As a side-note, I wouldn't necessarily recommend building application logic around this. In the SDK, the GSM7::encoded method is only used to log a warning when sending a SMS that contains non-GSM7 chars and unicode hasn't been selected. It isn't really intended to have other logic built on top of it.

loicginoux commented 1 year ago

Thank you for the release. About not using this for our logic, the thing is that we noticed that many SMS we send are split into multiple messages, even when this is not necessary. According to vonage documentation, we should choose between the text and unicode encoding based on the content of the message we need to send. Always using unicode double the "parts" needed for a message which could have been sent by text. So in order to save money we need to send sms encoded in 'text' when there are no special characters in the SMS content.

superchilled commented 1 year ago

Always using unicode double the "parts" needed for a message which could have been sent by text. So in order to save money we need to send sms encoded in 'text' when there are no special characters in the SMS content.
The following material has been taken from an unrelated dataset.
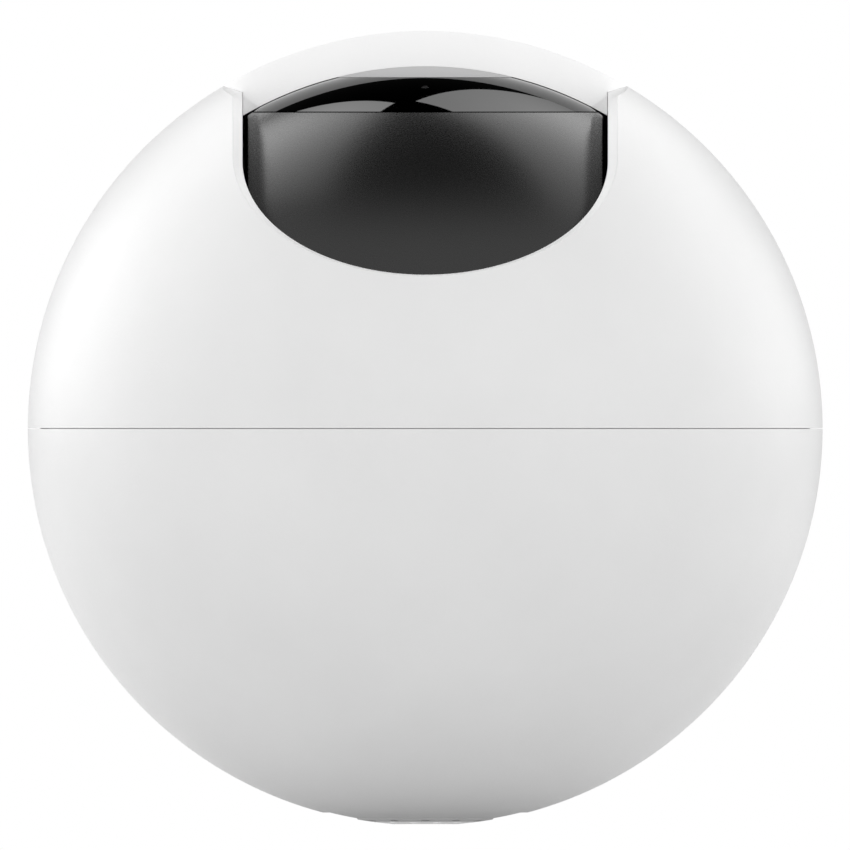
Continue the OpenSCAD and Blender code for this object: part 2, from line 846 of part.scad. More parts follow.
plate_t = 2;
sensor_low = ledge_top + plate_t;
sensor_top = sensor_low + 1.2;
chip_top = sensor_top + 1;
holder_top = sensor_top + 4;
barrel_r = 6.2;
barrel_top = flat_z - glass_t - 0.8;
collar_z = barrel_top - 5.7;

module lens_barrel() color(black) difference() {
  union() {
    block([-7.5, -7.5, sensor_top], [7.5, 7.5, holder_top]);
    rod_z(barrel_r, holder_top - eps, barrel_top);
    rod_z(barrel_r + 2.2, collar_z, collar_z + 1);
  }
  block([-4.5, -4.5, sensor_top - 1], [4.5, 4.5, chip_top + 0.6]);
  rod_z(3.5, sensor_top, barrel_top + 1);
  rod_z(5, barrel_top - 4, barrel_top + 1);
}

module front_lens() color("lightsteelblue") intersection() {
  rod_z(5, barrel_top - 4, barrel_top + 1);
  translate([0, 0, barrel_top - 9.4]) ball(9);
}

ir_in = barrel_r + 0.6;
ir_out = 13;
ir_low = collar_z + 1;

module ir_board() color(green) tube_z(ir_out, ir_in, ir_low, ir_low + 0.8);

module ir_leds() color("lavender")
  for (i = [0 : 5]) rotate(i * 60 + 30) rod_z(1.4, ir_low + 0.8, ir_low + 2.6, [10.2, 0]);

module lens_plate() color(steel) difference() {
  block([-side_in + eps, -12, ledge_top], [side_in - eps, 12, ledge_top + plate_t]);
  for (p = ledge_holes) rod_z(0.9, ledge_top - 1, ledge_top + plate_t + 1, p);
}

module plate_screws() color(steel)
  for (p = ledge_holes) screw_down(p, ledge_top + plate_t, 1.3, 0.6, 0.7, plate_t + 2.4);

module sensor_board() color(green)
  block([-11, -11, sensor_low], [11, 11, sensor_top]);

module image_sensor() color("#404850")
  block([-4, -4, sensor_top], [4, 4, chip_top]);

// Pin that the eye tilts on, with its flange inside the eye's side wall
module tilt_pin(side, end) {
  mirror([side > 0 ? 0 : 1, 0, 0]) {
    rod_x(pin_r, side_in - eps, end);
    rod_x(pin_r + 2.5, side_in - 1.6, side_in);
  }
}

module pin_left() color(steel) tilt_pin(-1, yoke_out + 0.8);

module pin_right() color(steel) tilt_pin(1, tilt_gear_x + tilt_gear_t);

module tilt_gear() color("ivory") difference() {
  slab_x(tilt_gear_x, tilt_gear_x + tilt_gear_t) gear_outline(tilt_module, tilt_teeth);
  rod_x(pin_r, 0, far);
}

lower_shell();
grille_cap();
tripod_insert();
speaker_gasket();
speaker();
main_board();
board_chips();
antenna_board();
board_screws();
base_frame();
frame_screws();
pan_bush();
pan_motor();
pan_motor_screws();
port_board();
usb_socket();
card_socket();
reset_switch();
reset_button();
pan_pinion();
upper_shell();
crown_cover();
wiper_lip();
head_chassis();
shell_screws();
pan_gear();
hub_ring();
yoke_left();
yoke_right();
yoke_screws();
bush_left();
bush_right();
tilt_bracket();
bracket_screws();
tilt_motor();
tilt_motor_screws();
tilt_pinion();
eye_shell();
eye_cap();
lens_window();
status_light();
lens_barrel();
front_lens();
ir_board();
ir_leds();
lens_plate();
plate_screws();
sensor_board();
image_sensor();
pin_left();
pin_right();
tilt_gear();
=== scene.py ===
# Looks of the ball-shaped security camera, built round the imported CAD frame.
# Meshes are modelled in millimetres in the frame's own axes and scaled to metres
# when they are finished. Angles on the ball are counted from its top to the front.
import json
import math

import bpy
import numpy as np
from mathutils import Matrix, Vector


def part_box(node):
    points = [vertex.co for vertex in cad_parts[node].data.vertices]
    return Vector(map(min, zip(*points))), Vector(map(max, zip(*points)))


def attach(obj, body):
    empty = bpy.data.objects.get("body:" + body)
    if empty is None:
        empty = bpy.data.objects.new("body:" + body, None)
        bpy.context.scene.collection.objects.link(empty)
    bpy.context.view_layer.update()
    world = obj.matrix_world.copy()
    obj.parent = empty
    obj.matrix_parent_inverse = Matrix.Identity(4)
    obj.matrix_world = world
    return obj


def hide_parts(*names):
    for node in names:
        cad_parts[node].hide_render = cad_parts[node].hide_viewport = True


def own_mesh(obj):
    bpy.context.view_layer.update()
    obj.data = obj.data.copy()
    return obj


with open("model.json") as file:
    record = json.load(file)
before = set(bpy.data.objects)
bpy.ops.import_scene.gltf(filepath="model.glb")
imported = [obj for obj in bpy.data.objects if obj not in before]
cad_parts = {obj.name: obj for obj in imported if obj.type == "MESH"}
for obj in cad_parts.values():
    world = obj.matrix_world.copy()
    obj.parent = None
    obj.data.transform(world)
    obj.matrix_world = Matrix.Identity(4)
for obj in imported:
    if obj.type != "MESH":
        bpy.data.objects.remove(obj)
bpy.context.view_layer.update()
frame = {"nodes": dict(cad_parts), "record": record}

MM = 0.001


def corners(node):
    """Lowest and highest corner of a CAD node, in millimetres."""
    low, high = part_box(node)
    return Vector(low) / MM, Vector(high) / MM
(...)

Yes this is true, if you set the type to unicode the API will use 2 'spaces' per character, so its definitely a good idea to select text if the message only contains GSM7 characters (especially for long messages that require multiple parts). I guess my point was that the intention of the GSM::encoded method isn't to automatically make the decision for you which type to set, but only to flag a warning. If you do want to use it to automatically set type, of course you ca use the SDK in any way you want, I just want to be clear that this is not the intended purpose of the method (because, as you point out, there is a cost implication of setting one either unicode or text, we don't want to automatically make that decision for users of the SDK, but ultimately leave that decision up to the user).